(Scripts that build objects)
————————

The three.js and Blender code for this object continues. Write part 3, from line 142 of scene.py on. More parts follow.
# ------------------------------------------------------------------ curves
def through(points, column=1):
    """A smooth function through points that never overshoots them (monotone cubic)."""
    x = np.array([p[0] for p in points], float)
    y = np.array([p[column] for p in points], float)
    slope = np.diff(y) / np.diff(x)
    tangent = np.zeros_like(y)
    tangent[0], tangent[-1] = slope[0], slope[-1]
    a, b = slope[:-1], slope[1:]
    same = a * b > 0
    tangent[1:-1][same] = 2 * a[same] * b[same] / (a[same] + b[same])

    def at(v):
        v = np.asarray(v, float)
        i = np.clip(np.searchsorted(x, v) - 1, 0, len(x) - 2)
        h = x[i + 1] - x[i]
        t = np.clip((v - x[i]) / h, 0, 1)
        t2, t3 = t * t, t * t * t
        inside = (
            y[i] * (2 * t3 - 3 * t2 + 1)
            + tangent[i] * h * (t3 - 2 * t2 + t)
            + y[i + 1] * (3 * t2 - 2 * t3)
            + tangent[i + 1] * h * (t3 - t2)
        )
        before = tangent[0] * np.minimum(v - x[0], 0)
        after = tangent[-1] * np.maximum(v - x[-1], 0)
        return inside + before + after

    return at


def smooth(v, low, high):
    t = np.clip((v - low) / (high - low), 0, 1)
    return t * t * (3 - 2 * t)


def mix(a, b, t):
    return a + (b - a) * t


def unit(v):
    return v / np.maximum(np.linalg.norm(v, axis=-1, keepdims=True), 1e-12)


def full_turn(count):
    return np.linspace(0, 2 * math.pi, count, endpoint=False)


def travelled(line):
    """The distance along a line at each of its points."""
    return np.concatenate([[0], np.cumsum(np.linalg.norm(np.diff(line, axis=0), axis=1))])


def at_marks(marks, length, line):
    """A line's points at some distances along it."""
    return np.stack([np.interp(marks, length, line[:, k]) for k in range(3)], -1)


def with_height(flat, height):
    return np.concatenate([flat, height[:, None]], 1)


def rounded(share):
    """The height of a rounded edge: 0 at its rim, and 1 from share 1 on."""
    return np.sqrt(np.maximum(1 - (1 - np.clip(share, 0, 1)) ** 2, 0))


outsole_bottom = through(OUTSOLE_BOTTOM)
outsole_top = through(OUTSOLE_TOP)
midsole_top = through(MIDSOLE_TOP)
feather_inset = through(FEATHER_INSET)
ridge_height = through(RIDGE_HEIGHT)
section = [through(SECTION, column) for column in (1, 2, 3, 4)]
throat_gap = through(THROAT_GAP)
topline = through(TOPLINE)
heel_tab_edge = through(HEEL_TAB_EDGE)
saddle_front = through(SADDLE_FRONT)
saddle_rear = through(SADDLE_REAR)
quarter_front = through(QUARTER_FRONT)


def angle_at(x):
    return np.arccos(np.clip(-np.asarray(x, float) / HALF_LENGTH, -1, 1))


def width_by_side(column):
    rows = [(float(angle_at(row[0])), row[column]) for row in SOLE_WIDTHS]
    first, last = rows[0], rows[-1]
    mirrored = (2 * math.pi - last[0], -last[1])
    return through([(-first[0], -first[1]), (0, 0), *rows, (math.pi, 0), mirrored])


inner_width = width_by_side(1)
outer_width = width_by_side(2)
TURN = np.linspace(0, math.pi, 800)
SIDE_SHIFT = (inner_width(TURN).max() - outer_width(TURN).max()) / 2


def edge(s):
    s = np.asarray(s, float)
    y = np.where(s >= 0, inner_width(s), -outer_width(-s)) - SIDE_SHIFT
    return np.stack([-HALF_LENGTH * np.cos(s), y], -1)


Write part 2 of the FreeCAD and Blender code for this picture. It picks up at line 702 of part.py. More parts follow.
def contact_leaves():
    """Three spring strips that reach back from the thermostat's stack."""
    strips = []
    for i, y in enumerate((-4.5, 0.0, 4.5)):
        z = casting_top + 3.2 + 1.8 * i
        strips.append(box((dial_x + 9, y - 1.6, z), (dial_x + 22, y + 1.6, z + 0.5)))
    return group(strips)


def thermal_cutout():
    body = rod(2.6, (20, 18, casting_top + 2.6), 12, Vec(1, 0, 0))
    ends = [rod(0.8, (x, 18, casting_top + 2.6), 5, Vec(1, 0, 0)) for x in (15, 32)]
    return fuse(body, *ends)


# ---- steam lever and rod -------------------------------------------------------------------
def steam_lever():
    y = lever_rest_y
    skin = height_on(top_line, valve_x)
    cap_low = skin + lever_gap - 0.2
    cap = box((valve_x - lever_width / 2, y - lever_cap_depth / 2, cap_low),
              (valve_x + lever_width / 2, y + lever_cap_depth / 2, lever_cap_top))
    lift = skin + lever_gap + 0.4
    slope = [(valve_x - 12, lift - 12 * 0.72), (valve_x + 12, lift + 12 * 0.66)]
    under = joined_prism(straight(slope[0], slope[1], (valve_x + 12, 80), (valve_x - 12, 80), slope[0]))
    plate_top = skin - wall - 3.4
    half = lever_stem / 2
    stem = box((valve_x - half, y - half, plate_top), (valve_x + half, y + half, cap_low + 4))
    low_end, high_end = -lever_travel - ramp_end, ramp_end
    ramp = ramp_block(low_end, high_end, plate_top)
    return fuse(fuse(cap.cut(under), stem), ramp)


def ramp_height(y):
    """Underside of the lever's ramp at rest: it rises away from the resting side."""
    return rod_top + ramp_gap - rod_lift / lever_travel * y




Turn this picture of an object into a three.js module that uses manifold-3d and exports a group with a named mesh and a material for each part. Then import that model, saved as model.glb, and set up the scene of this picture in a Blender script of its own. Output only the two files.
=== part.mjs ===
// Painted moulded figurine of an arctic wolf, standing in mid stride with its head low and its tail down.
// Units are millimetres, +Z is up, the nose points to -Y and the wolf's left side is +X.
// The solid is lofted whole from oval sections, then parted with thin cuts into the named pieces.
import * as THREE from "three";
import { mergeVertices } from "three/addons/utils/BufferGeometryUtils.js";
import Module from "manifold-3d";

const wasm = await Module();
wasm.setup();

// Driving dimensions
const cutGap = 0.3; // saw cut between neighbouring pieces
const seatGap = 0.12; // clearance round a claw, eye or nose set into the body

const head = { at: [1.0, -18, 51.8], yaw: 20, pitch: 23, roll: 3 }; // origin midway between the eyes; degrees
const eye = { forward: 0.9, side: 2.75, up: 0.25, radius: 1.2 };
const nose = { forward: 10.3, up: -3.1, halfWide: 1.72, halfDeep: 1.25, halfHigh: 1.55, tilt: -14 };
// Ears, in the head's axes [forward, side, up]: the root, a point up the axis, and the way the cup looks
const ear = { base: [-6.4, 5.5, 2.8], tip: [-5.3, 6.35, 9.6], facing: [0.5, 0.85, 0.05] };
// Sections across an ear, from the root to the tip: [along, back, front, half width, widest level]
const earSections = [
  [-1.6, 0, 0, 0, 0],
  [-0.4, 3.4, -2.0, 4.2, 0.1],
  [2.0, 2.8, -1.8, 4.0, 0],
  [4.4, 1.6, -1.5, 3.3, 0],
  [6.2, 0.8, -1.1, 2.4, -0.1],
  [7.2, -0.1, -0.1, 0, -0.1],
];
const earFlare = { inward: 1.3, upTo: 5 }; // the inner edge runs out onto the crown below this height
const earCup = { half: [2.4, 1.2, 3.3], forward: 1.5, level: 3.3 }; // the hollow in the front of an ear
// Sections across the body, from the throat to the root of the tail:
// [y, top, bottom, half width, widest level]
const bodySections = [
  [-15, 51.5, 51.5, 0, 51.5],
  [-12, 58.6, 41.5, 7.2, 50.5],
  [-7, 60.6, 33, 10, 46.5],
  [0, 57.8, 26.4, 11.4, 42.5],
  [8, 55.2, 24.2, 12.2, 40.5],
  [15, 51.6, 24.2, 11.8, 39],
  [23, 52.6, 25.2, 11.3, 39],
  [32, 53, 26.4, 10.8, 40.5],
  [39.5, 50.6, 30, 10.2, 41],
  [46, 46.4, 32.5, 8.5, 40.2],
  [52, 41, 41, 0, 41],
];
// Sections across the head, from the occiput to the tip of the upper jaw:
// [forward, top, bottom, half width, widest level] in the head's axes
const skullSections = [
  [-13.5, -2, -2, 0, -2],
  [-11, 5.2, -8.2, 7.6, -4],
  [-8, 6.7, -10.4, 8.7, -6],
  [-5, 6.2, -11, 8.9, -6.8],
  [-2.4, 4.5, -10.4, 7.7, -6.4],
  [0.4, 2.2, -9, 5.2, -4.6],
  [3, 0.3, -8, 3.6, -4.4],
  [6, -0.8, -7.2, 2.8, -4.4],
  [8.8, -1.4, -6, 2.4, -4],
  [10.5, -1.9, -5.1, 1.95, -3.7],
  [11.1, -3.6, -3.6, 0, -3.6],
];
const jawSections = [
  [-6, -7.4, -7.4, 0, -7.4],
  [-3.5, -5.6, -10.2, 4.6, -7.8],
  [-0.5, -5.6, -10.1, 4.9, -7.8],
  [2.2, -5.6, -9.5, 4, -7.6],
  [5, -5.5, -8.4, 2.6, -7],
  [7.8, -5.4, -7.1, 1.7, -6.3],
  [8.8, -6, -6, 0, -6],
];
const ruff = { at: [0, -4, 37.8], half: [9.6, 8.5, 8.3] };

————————

* **Task prompt**:
Restate the listing exactly, starting at its first line and ending at the line where "axis=-1, keepdims=True), 1e-12)" occurs; include both and no other lines.

* **Written reply**:
The three.js and Blender code for this object continues. Write part 3, from line 142 of scene.py on. More parts follow.
# ------------------------------------------------------------------ curves
def through(points, column=1):
    """A smooth function through points that never overshoots them (monotone cubic)."""
    x = np.array([p[0] for p in points], float)
    y = np.array([p[column] for p in points], float)
    slope = np.diff(y) / np.diff(x)
    tangent = np.zeros_like(y)
    tangent[0], tangent[-1] = slope[0], slope[-1]
    a, b = slope[:-1], slope[1:]
    same = a * b > 0
    tangent[1:-1][same] = 2 * a[same] * b[same] / (a[same] + b[same])

    def at(v):
        v = np.asarray(v, float)
        i = np.clip(np.searchsorted(x, v) - 1, 0, len(x) - 2)
        h = x[i + 1] - x[i]
        t = np.clip((v - x[i]) / h, 0, 1)
        t2, t3 = t * t, t * t * t
        inside = (
            y[i] * (2 * t3 - 3 * t2 + 1)
            + tangent[i] * h * (t3 - 2 * t2 + t)
            + y[i + 1] * (3 * t2 - 2 * t3)
            + tangent[i + 1] * h * (t3 - t2)
        )
        before = tangent[0] * np.minimum(v - x[0], 0)
        after = tangent[-1] * np.maximum(v - x[-1], 0)
        return inside + before + after

    return at


def smooth(v, low, high):
    t = np.clip((v - low) / (high - low), 0, 1)
    return t * t * (3 - 2 * t)


def mix(a, b, t):
    return a + (b - a) * t


def unit(v):
    return v / np.maximum(np.linalg.norm(v, axis=-1, keepdims=True), 1e-12)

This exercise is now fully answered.